One of the things I find most challenging about the script, as well as most interesting, is the fact that it is full of such snappy dialogue and how we bring the comedy out while still telling the story clearly and succinctly.  Comedy is really difficult to get right so that in and of itself is a huge challenge.  Timing is VERY important and at the same time it’s not something you can really teach someone – they’ve either got it or they don’t.  Luckily I think we’ve got actors involved that have good comic timing.  Then it becomes my job to continually refine and tweak it so that we’re getting the most boom for our buck.  This is the time in the process where we’re starting to go over things with a little more of a fine toothed comb and throwing out anything that isn’t working and searching for alternatives.

The challenges of staging are really the challenges of trying to clarify the story and get to the essence of the funny!

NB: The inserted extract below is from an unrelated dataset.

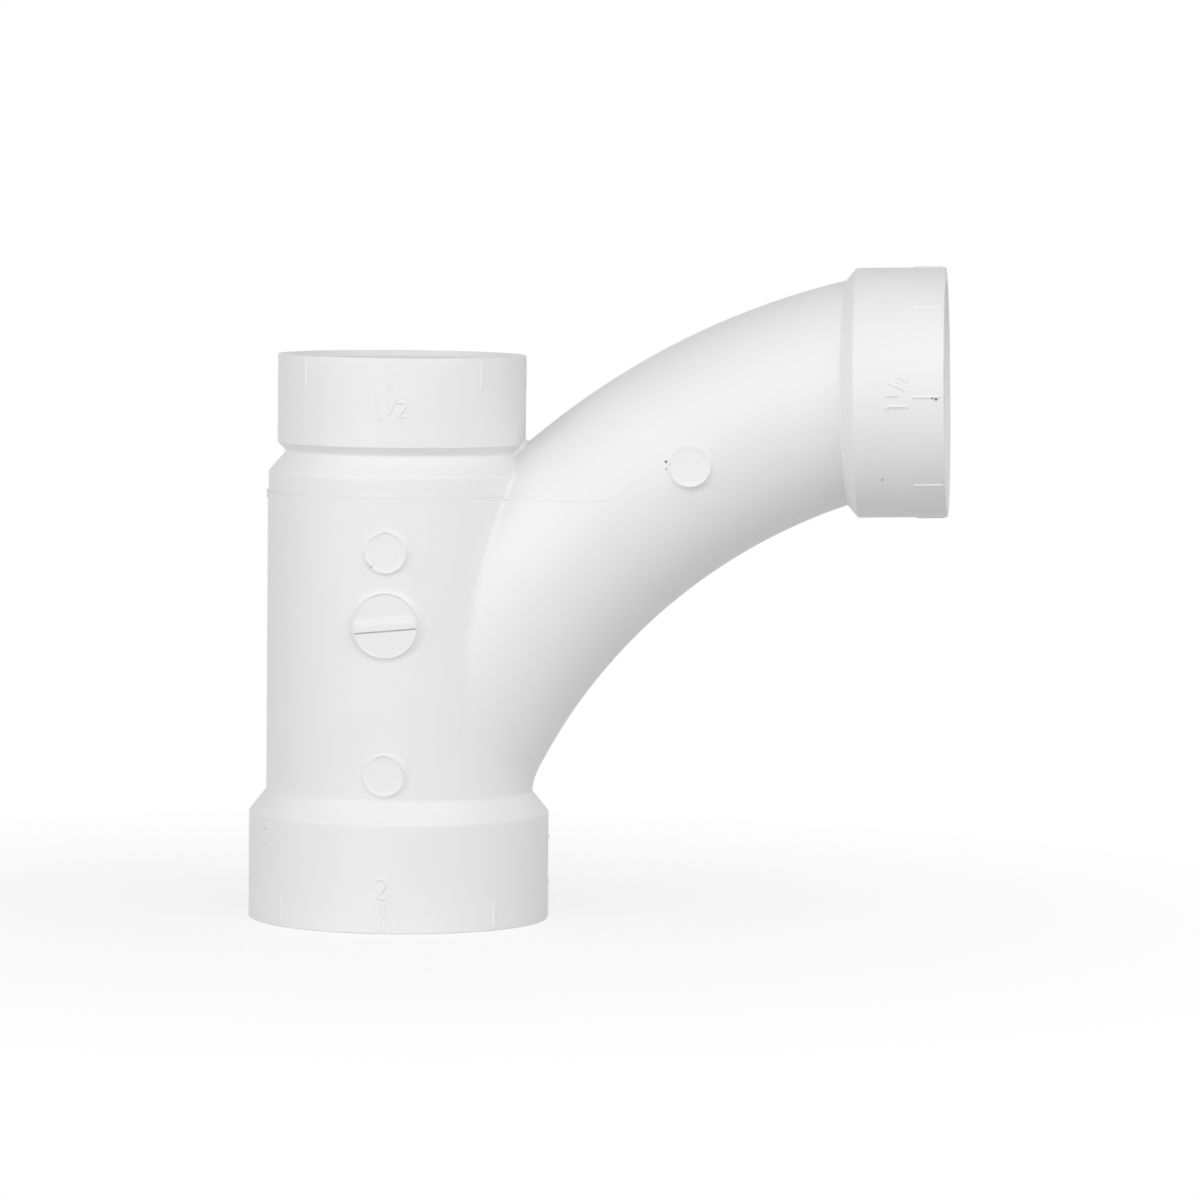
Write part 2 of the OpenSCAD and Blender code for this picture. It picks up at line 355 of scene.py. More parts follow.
class BranchSurface:
    """The swept branch: points and directions on tubes round the sweep's arc.

    A tube's point at an angle round it and an angle along the arc lies at
    centre + reach * (-cos along, sin along) in the XZ plane and at
    y = tube radius * sin(around), where the reach is the sweep's radius plus
    the tube's radius times cos(around). Around is 0 on the upper side.
    """

    def __init__(self, sizes: FittingSizes) -> None:
        """Keep the sizes that the branch depends on."""
        self.sizes = sizes
        self.x, self.z = sizes.sweep_centre
        pitch = math.radians(sizes.branch_pitch)
        self.axis = np.array([math.cos(pitch), 0, math.sin(pitch)])
        self.upward = np.array([-math.sin(pitch), 0, math.cos(pitch)])

    def point(self, tube_r: float, around: Array, along: Array) -> Array:
        """Give points on a tube of a radius, at angles round it and along the sweep."""
        reach = self.sizes.sweep_r + tube_r * np.cos(around)
        x, z = self.x - reach * np.cos(along), self.z + reach * np.sin(along)
        return stacked(x, tube_r * np.sin(around), z)

    def outward(self, around: Array, along: Array) -> Array:
        """Give the tube's outward directions at angles round it and along the sweep."""
        return stacked(-np.cos(around) * np.cos(along), np.sin(around), np.cos(around) * np.sin(along))

    def to_axis(self, points: Array) -> tuple[Array, Array, Array]:
        """Give points in the branch axis's own terms.

        Args:
            points: Points in millimetres.

        Returns:
            Distance along the axis, distance from it, and the angle round it.
        """
        away = points - np.array([0, 0, self.sizes.branch_axis_h])
        up = away @ self.upward
        return away @ self.axis, np.hypot(up, points[..., 1]), np.arctan2(points[..., 1], up)

    def from_axis(self, along: Array, radius: Array, angle: Array) -> Array:
        """Give points at distances along the branch's axis, from it and at angles round it."""
        centre = np.array([0, 0, self.sizes.branch_axis_h]) + along[..., None] * self.axis
        up, sideways = radius * np.cos(angle), radius * np.sin(angle)
        return centre + up[..., None] * self.upward + stacked(0.0, sideways, 0.0)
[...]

The next several days have been spent on blocking – figuring out where the actors are on stage at any particular time during a particular scene.  I like to do so chronologically; we start at the top and slowly work thru the play, on our feet and bringing it to life.  We’ve been at this part of the process for a couple of days now and as of today, Tuesday (September 22), we’re about 2/3 thru the play.  This rough blocking allows us to loosely set the action with the understanding that any and all of it can and probably will change as we continue to refine and clarify what is going on.  By end of day tomorrow we should have the show rough blocked and can begin the real work of honing in on the truth of what we’re doing.  That process will continue thru opening and beyond for the actors, it really shouldn’t stop until the closing night.  Once we get things roughed in, I’ll be back with more on the process.  Peace.